* [What you need to do]: Word for word, restate the lines from the start of the data below through the line containing "SEAM_GAP = 0.3".

* [Material provided]:

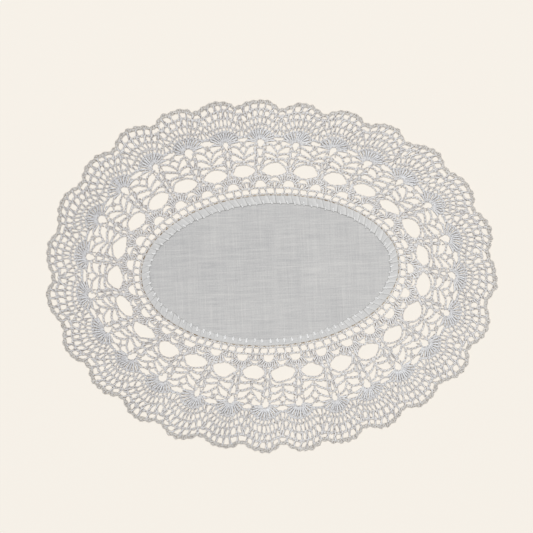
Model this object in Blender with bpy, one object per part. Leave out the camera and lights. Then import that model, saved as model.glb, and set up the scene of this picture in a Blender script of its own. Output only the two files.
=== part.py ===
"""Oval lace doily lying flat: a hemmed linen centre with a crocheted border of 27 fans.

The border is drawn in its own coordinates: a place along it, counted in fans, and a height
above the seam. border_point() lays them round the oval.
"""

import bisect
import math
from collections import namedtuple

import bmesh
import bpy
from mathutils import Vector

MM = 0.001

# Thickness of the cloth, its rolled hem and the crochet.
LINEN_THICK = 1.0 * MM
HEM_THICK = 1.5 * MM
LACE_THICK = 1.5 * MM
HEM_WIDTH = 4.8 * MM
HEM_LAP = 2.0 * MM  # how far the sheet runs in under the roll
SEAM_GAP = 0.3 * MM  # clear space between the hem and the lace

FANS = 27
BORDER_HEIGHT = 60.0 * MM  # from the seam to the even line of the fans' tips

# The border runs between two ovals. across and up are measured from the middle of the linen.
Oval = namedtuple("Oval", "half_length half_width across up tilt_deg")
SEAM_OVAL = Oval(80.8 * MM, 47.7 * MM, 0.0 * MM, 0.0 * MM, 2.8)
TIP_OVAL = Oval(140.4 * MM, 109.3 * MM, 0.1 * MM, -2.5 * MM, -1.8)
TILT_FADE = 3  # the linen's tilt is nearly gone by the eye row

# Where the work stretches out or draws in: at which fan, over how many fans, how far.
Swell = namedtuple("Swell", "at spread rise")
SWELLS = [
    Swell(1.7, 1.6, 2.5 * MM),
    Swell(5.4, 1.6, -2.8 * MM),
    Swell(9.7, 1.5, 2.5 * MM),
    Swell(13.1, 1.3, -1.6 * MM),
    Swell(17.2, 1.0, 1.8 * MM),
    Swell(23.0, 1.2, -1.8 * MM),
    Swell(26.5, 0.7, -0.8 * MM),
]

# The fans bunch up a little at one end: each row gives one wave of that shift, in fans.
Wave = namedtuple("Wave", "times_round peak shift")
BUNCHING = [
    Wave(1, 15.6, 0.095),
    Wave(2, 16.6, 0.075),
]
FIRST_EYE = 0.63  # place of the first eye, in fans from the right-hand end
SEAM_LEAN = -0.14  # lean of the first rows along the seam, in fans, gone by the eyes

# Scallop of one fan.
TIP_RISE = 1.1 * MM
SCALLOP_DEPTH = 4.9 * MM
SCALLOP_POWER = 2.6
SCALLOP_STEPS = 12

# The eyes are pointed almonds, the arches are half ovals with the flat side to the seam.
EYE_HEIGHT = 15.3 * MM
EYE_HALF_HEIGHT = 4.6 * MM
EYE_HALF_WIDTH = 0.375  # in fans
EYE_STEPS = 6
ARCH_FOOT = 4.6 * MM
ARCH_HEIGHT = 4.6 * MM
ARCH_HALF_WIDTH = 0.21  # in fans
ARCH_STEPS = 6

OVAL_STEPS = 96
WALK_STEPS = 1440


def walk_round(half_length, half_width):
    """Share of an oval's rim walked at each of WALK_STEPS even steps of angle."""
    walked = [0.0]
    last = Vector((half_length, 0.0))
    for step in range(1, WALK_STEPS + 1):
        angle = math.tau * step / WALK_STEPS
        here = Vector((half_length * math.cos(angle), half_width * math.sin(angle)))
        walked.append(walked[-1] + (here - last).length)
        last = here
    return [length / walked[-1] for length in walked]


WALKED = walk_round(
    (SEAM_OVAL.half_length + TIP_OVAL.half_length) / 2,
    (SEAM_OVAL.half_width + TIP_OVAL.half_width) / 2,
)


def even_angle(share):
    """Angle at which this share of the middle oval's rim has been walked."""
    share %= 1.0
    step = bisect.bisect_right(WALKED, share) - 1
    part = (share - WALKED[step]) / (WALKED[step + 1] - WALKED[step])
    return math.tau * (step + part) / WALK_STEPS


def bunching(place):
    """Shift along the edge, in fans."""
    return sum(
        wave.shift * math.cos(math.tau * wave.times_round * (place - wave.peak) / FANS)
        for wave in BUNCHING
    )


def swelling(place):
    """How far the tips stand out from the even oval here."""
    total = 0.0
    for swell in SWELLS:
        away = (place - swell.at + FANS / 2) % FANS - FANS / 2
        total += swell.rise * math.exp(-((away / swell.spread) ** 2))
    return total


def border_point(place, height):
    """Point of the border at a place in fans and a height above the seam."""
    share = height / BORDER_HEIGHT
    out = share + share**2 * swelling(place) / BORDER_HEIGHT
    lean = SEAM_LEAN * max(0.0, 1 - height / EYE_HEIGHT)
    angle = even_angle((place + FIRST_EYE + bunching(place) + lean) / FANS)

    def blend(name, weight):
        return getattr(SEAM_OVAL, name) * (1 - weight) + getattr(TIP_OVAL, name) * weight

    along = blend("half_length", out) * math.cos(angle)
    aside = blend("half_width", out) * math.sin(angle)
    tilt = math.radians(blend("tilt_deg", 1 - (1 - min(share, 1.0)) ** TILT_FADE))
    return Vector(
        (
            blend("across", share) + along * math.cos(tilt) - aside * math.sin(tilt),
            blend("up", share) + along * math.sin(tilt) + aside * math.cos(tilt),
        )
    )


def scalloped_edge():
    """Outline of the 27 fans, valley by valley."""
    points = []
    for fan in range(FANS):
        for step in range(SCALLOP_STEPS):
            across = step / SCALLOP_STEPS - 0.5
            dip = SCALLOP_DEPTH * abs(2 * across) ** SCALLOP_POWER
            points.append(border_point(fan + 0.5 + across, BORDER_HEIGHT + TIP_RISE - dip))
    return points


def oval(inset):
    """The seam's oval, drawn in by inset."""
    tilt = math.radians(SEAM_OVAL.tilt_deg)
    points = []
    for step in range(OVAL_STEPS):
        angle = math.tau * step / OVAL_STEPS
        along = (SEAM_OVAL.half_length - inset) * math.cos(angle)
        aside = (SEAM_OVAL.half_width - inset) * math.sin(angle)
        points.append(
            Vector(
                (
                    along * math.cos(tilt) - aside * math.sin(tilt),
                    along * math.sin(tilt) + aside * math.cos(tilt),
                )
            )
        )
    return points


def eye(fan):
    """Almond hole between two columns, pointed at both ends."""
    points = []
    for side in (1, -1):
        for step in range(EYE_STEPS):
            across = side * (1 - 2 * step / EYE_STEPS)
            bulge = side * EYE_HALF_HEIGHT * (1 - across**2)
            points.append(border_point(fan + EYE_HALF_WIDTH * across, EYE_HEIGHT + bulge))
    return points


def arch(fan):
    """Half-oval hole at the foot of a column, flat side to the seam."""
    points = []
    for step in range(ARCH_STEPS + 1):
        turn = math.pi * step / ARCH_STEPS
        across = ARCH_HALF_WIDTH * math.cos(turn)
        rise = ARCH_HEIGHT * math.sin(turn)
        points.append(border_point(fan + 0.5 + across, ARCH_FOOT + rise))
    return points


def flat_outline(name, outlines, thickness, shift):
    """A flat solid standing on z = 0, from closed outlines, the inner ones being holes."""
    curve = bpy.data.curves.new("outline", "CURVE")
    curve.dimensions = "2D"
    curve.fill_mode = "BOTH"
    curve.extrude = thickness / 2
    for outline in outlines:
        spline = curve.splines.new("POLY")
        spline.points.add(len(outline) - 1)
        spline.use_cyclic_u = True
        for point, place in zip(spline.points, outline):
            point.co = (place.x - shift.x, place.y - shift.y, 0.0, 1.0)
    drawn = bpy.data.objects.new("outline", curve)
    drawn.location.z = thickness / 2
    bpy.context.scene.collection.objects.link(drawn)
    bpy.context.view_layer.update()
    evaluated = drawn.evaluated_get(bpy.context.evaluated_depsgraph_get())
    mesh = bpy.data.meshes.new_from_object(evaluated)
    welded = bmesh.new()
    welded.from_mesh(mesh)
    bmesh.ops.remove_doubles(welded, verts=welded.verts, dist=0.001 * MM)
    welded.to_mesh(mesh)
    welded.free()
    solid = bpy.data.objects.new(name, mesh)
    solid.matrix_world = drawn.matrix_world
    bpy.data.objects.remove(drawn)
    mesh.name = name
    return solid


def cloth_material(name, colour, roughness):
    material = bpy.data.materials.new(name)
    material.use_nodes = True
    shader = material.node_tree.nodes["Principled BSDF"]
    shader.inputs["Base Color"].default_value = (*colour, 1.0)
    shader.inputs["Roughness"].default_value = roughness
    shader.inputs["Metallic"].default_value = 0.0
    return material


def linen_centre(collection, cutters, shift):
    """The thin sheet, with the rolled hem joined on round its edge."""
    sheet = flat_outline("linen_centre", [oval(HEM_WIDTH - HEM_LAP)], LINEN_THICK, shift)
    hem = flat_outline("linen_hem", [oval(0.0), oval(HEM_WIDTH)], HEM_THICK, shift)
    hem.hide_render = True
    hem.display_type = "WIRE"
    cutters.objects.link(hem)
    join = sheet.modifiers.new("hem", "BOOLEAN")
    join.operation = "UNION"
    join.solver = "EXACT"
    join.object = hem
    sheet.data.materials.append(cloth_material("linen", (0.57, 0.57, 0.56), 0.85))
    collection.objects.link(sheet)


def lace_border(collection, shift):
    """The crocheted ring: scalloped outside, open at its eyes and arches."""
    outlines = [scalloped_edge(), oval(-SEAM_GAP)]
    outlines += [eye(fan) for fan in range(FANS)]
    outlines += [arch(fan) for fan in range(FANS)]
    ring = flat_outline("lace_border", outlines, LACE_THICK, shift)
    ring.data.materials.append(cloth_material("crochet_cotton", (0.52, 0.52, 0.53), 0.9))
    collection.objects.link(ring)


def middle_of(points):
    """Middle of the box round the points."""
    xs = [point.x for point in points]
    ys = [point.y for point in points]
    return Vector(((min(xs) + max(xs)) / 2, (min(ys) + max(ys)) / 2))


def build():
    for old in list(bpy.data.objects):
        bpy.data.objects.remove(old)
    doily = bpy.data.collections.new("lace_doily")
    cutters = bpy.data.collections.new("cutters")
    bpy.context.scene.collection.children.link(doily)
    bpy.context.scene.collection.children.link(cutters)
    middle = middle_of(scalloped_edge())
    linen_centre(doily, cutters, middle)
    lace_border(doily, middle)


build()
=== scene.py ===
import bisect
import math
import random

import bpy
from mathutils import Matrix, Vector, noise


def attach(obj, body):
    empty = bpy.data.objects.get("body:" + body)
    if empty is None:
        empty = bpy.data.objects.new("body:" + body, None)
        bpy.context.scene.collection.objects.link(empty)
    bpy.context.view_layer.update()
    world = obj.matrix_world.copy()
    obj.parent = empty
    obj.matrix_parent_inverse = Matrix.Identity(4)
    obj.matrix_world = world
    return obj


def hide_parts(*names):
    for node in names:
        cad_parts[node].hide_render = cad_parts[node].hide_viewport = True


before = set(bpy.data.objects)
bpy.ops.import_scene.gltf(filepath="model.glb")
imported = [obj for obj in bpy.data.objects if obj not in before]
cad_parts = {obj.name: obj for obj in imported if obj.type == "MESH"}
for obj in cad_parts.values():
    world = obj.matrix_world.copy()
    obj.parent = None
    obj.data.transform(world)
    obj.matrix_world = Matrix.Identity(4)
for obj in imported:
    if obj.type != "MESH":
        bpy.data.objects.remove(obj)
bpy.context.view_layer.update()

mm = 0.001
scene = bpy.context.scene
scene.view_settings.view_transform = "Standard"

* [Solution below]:
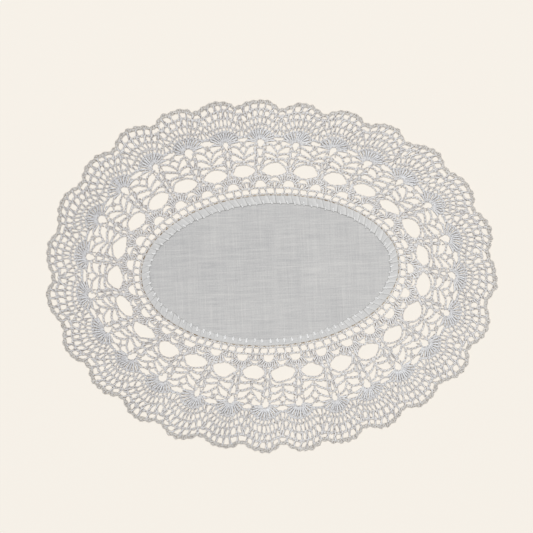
Model this object in Blender with bpy, one object per part. Leave out the camera and lights. Then import that model, saved as model.glb, and set up the scene of this picture in a Blender script of its own. Output only the two files.
=== part.py ===
"""Oval lace doily lying flat: a hemmed linen centre with a crocheted border of 27 fans.

The border is drawn in its own coordinates: a place along it, counted in fans, and a height
above the seam. border_point() lays them round the oval.
"""

import bisect
import math
from collections import namedtuple

import bmesh
import bpy
from mathutils import Vector

MM = 0.001

# Thickness of the cloth, its rolled hem and the crochet.
LINEN_THICK = 1.0 * MM
HEM_THICK = 1.5 * MM
LACE_THICK = 1.5 * MM
HEM_WIDTH = 4.8 * MM
HEM_LAP = 2.0 * MM  # how far the sheet runs in under the roll
SEAM_GAP = 0.3 * MM  # clear space between the hem and the lace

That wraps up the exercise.